Kristen: It’s so much money. It’s so many numbers. But it is so important, right? It just dominates anxiety for people. It dominates anxiety for businesses, school districts, municipalities, like this enormous increase in what they’re going to have to pay for next year.
Sam: Here’s Manny Mansbach, a mental health professional and meditation teacher, speaking at a rate review public comment period:
Manny Mansbach: I have to say that I find these hearings to be somewhat of rearranging the deck chairs on the Titanic. … The fact is that health care for most people, most working people in Vermont is getting more inaccessible, more unaffordable, as others have said. That the wages and salaries are not keeping up with health care increased rates. … It’s kind of an ongoing violence to most people, most working people, that is considered polite and acceptable but is really a violent system that excludes so many people that is getting worse and not better.
Kristen: The Green Mountain Care Board has this really amazing graphic that I’m looking at right now that they pulled from another source.
Sam: The chart Kristen is referring to has data from the federal Bureau of Labor Statistics and was originally created by economist Mark Perry for a blog at the American Enterprise Institute, a conservative think tank. You can find a link on our website.
Kristen: It’s really helpful to look. You know, pharmaceuticals are not on this list, but it shows, you know, average hourly wages have gone up since the year 2000 by 104%. So a little over doubled over the last 23 years. The overall inflation has gone up around 75%. Medical services in general have gone up 130%. Hospital based services have gone up 230%. So it just shows just the rate of increase in the cost of hospital based care has just been much, much faster than other kinds of services.
Sam: And I’m sure there are a million answers to this. But what are some of the big reasons why?

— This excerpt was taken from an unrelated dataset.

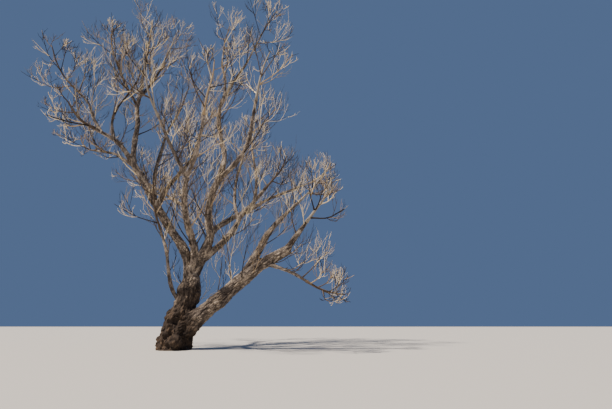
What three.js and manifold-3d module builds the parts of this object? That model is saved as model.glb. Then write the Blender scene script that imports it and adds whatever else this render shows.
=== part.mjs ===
// A whole dead tree, bare of leaves: a short stout trunk that forks low, crooked boughs that spread
// and rise from it, and masses of upright twigs at their tips. Millimetres, +Z up. The origin is the
// middle of the flat cut under the trunk, at ground level, and -Y is the side the tree is seen from.
import * as THREE from "three";
import { mergeVertices } from "three/addons/utils/BufferGeometryUtils.js";
import Module from "manifold-3d";

const wasm = await Module();
wasm.setup();

// The trunk, from the flat cut to the fork.
const TRUNK_WAY = [
  [0, 0, 0],
  [0, 0, 440],
  [140, 40, 1050],
  [160, 80, 1620],
];
const FOOT_RADIUS = 318; // under the root flare
const STEM_RADIUS = 245; // above the lowest bough
const WAIST_HEIGHT = 700; // where the stout foot narrows to the stem
const WAIST_DEPTH = 230; // how gradually it does so
const FLARE = 0.22; // how far the root flare stands out at the cut, as a share of the radius
const FLARE_HEIGHT = 110; // the flare fades by this height
const FLARE_ROOTS = 6; // buttresses round the foot
const HEAD_RADIUS = 165; // at the fork, where the boughs take over
const HEAD_START = 1250; // above this the stem narrows towards the fork
const BURL = { bearing: 200, height: 260, swell: 0.2, width: 0.9, rise: 210 };

// How every limb is shaped.
const GAP = 0.3; // between two pieces that meet
const COLLAR = 0.32; // a limb's swelling where it leaves its parent
const COLLAR_GIRTHS = 2.4; // the collar fades in this many radii
const KNOTS = 0.07; // unevenness of a limb's thickness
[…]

Kristen: Well, that is a question that many academics are spending a lot of time trying to answer. And I think if we can answer that, we could go a long way towards making health care more affordable for everyone. But I mean, I will say one thing — within that hospital services charge — I believe you will find some pharmaceutical costs hidden in there, right? They just do use pharmaceuticals in the hospital. And that is bundled into those hospital increases. So the high cost of drugs in this country plays a huge role. And on top of whatever theory you have about the political process and the role of lobbying and money, one thing I think is clear is that the U.S. consumer is paying the lion’s share of the world’s research and development budget for new pharmaceuticals. And that is one big reason.
Sam: And that’s because in other countries that have different health care systems, there’s more government control over drug prices, is that right?
Kristen: Yes, in most other countries, the government negotiates prices with the pharmaceutical company and has a lot more leverage than individual insurers, or self insured plans. Yeah, I would say that’s probably a really big reason. I’m sure there’s other reasons too. But I do think it’s baked into the process that the pharmaceutical companies are assuming they’re going to be able to charge these very large prices to U.S. consumers, and, and then because of that, they can offer more discounted prices to other countries.
I think obviously, hospitals will point to that as their big driver because that is not in their control. But then there are a lot of other costs that are within the hospital’s control as well.
I do want to say that all this talk of pricing, within all that it costs, it’s really also important to underscore that within our health care system, there are many thousands of providers that care very deeply about people’s health and work very hard to try to improve it. So it’s just important to remember that, too.